A "general boundary" formulation for quantum mechanics and quantum gravity
Robert Oeckl
TL;DR
The paper introduces a general boundary formulation that assigns boundary state spaces $\mathcal{H}_S$ and region amplitudes $\rho_M$ to space-time regions, enforcing a holographic, composition-consistent structure akin to a TQFT. Through holographic quantization, it defines $\mathcal{H}_S=C(K_S)$ and $\rho_M$ via a boundary-path integral, showing that both NRQM and scalar QFT arise within this framework and that NRQM inherently includes multi-particle sectors and pair creation tendencies.

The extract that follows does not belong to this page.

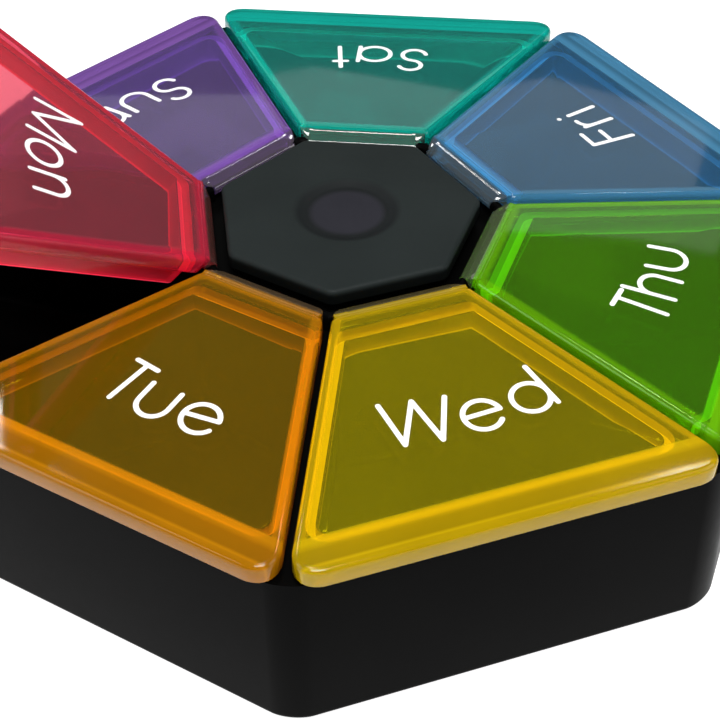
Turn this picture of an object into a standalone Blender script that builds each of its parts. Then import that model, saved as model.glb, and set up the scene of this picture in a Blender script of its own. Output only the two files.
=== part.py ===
"""Seven-day travel pill organizer: a heptagonal tray, a hub cap and seven hinged see-through lids.

Units are metres and +Z is up. The origin is on the underside of the tray, below its centre.
Each lid is hinged at its inner edge, next to the hub, on two short round pips that turn in dimples
of the tray's corner posts.
"""

import math

import bmesh
import bpy
from mathutils import Matrix, Vector

SIDES = 7
SECTOR = 2 * math.pi / SIDES
HALF_SECTOR = SECTOR / 2
FIRST_SECTOR = -math.pi / 2 + HALF_SECTOR

# Lids in order round the hub, counter-clockwise from above, with their colours.
LIDS = (
    ("wed", (0.55, 0.42, 0.01)),
    ("thu", (0.12, 0.36, 0.02)),
    ("fri", (0.06, 0.20, 0.42)),
    ("sat", (0.01, 0.34, 0.27)),
    ("sun", (0.18, 0.09, 0.36)),
    ("mon", (0.60, 0.03, 0.07)),
    ("tue", (0.62, 0.28, 0.01)),
)
OPEN_LID = "mon"
OPEN_ANGLE = math.radians(39)
BLACK = (0.012, 0.012, 0.013)
CAP_GREY = (0.022, 0.026, 0.026)

GAP = 0.0003  # between a lid and what it lies over
SKIN = 0.00002  # sinks a joined face, so that no two faces coincide

# Hinges
AXIS_APOTHEM = 0.0181
AXIS_HEIGHT = 0.02698
AXIS_DEPTH = 0.0017  # below the top face of the lid
BARREL_RADIUS = 0.0011
BARREL_HALF_LENGTH = 0.0073
BEVEL_START = 0.0023  # the bevel down to the barrel starts this far out from the axis
NOSE_REACH = 0.0034  # how far the bevelled nose runs into the plate
PIP_RADIUS = 0.00055
PIP_END = 0.0080
DIMPLE_HOLE_RADIUS = 0.0008
DIMPLE_HOLE_END = 0.0082
POST_RADIUS = 0.00115
POST_START = 0.0076
POST_DEPTH = 0.0030
GROOVE_DEPTH = 0.00145  # the groove round the hub, below the axis
GROOVE_OUTER_APOTHEM = 0.0197

# Lids
LID_SLOPE = math.radians(4.4)  # each lid falls away from the hub
LID_THICKNESS = 0.0026
LID_APOTHEM = 0.0566
LID_SIDE_GAP = 0.0005  # from the plane between two sectors
LID_OUTER_RADIUS = 0.0030
LID_INNER_RADIUS = 0.0012
LID_TOP_ROUND = 0.0007
LID_BOTTOM_ROUND = 0.0003

# Plug flange under each lid
FLANGE_INSET = 0.0013  # from the plane between two sectors
FLANGE_WALL = 0.0011
FLANGE_DEPTH = 0.0037  # below the hinge axis
FLANGE_OUTER_APOTHEM = 0.0517
FLANGE_TOP_START = 0.0028  # from the axis, where the flange leaves the plate
FLANGE_SLANT = 0.0008
FLANGE_INNER_RADIUS = 0.0014
FLANGE_OUTER_RADIUS = 0.0026
FLANGE_JOIN = 0.0006  # how far the flange is sunk into the plate

# Tray
TRAY_APOTHEM = 0.0554
TRAY_DRAFT = 0.0004
TRAY_CORNER_RADIUS = 0.0060
TRAY_BOTTOM_ROUND = 0.0010
FLOOR = 0.0020
OUTER_WALL = 0.0032
DIVIDER = 0.0018
POCKET_START_APOTHEM = 0.0208
POCKET_OUTER_RADIUS = 0.0030
POCKET_INNER_RADIUS = 0.0015
POCKET_FILLET = 0.0010

# Hub
CORE_APOTHEM = 0.0152
CAP_APOTHEM = 0.01586
CAP_TOP = 0.0290
CAP_THICKNESS = 0.0020
CAP_CORNER_RADIUS = 0.0016
CAP_ROUND = 0.0006
PLUG_APOTHEM = 0.0107
PLUG_CHAMFER = 0.0005
SOCKET_DEPTH = 0.0035
FINGER_RADIUS = 0.0072
FINGER_FLAT_RADIUS = 0.0052
FINGER_DEPTH = 0.0005


def clear_scene():
    for obj in list(bpy.data.objects):
        bpy.data.objects.remove(obj, do_unlink=True)


def new_collection(name, hidden=False):
    collection = bpy.data.collections.new(name)
    bpy.context.scene.collection.children.link(collection)
    collection.hide_render = hidden
    return collection


def material(name, colour, roughness):
    made = bpy.data.materials.new(name)
    made.use_nodes = True
    shader = made.node_tree.nodes["Principled BSDF"]
    shader.inputs["Base Color"].default_value = (*colour, 1)
    shader.inputs["Roughness"].default_value = roughness
    shader.inputs["Metallic"].default_value = 0
    return made


def object_from(bm, name, collection):
    """A new object with the bmesh as its mesh."""
    bmesh.ops.recalc_face_normals(bm, faces=bm.faces)
    mesh = bpy.data.meshes.new(name)
    bm.to_mesh(mesh)
    bm.free()
    obj = bpy.data.objects.new(name, mesh)
    collection.objects.link(obj)
    return obj


def upright(edge):
    low, high = sorted(edge.verts, key=lambda v: v.co.z)
    return high.co.z - low.co.z > 0.0001


def edges_at(bm, height):
    return [e for e in bm.edges if all(abs(v.co.z - height) < 0.00001 for v in e.verts)]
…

It further connects the approach to quantum gravity by noting that 3D gravity is a TQFT realizable in this scheme and outlining a path to non-perturbative 4D gravity via spin foam models, all within a local, boundary-centric, covariant formalism. This formulation aims to unify quantum theories under a covariant, boundary-based paradigm with potential progress toward a complete quantum gravity theory.
Abstract
I propose to formalize quantum theories as topological quantum field theories in a generalized sense, associating state spaces with boundaries of arbitrary (and possibly finite) regions of space-time. I further propose to obtain such ``general boundary'' quantum theories through a generalized path integral quantization. I show how both, non-relativistic quantum mechanics and quantum field theory can be given a ``general boundary'' formulation. Surprisingly, even in the non-relativistic case, features normally associated with quantum field theory emerge from consistency conditions. This includes states with arbitrary particle number and pair creation. I also note how three dimensional quantum gravity is an example for a realization of both proposals and suggest to apply them to four dimensional quantum gravity.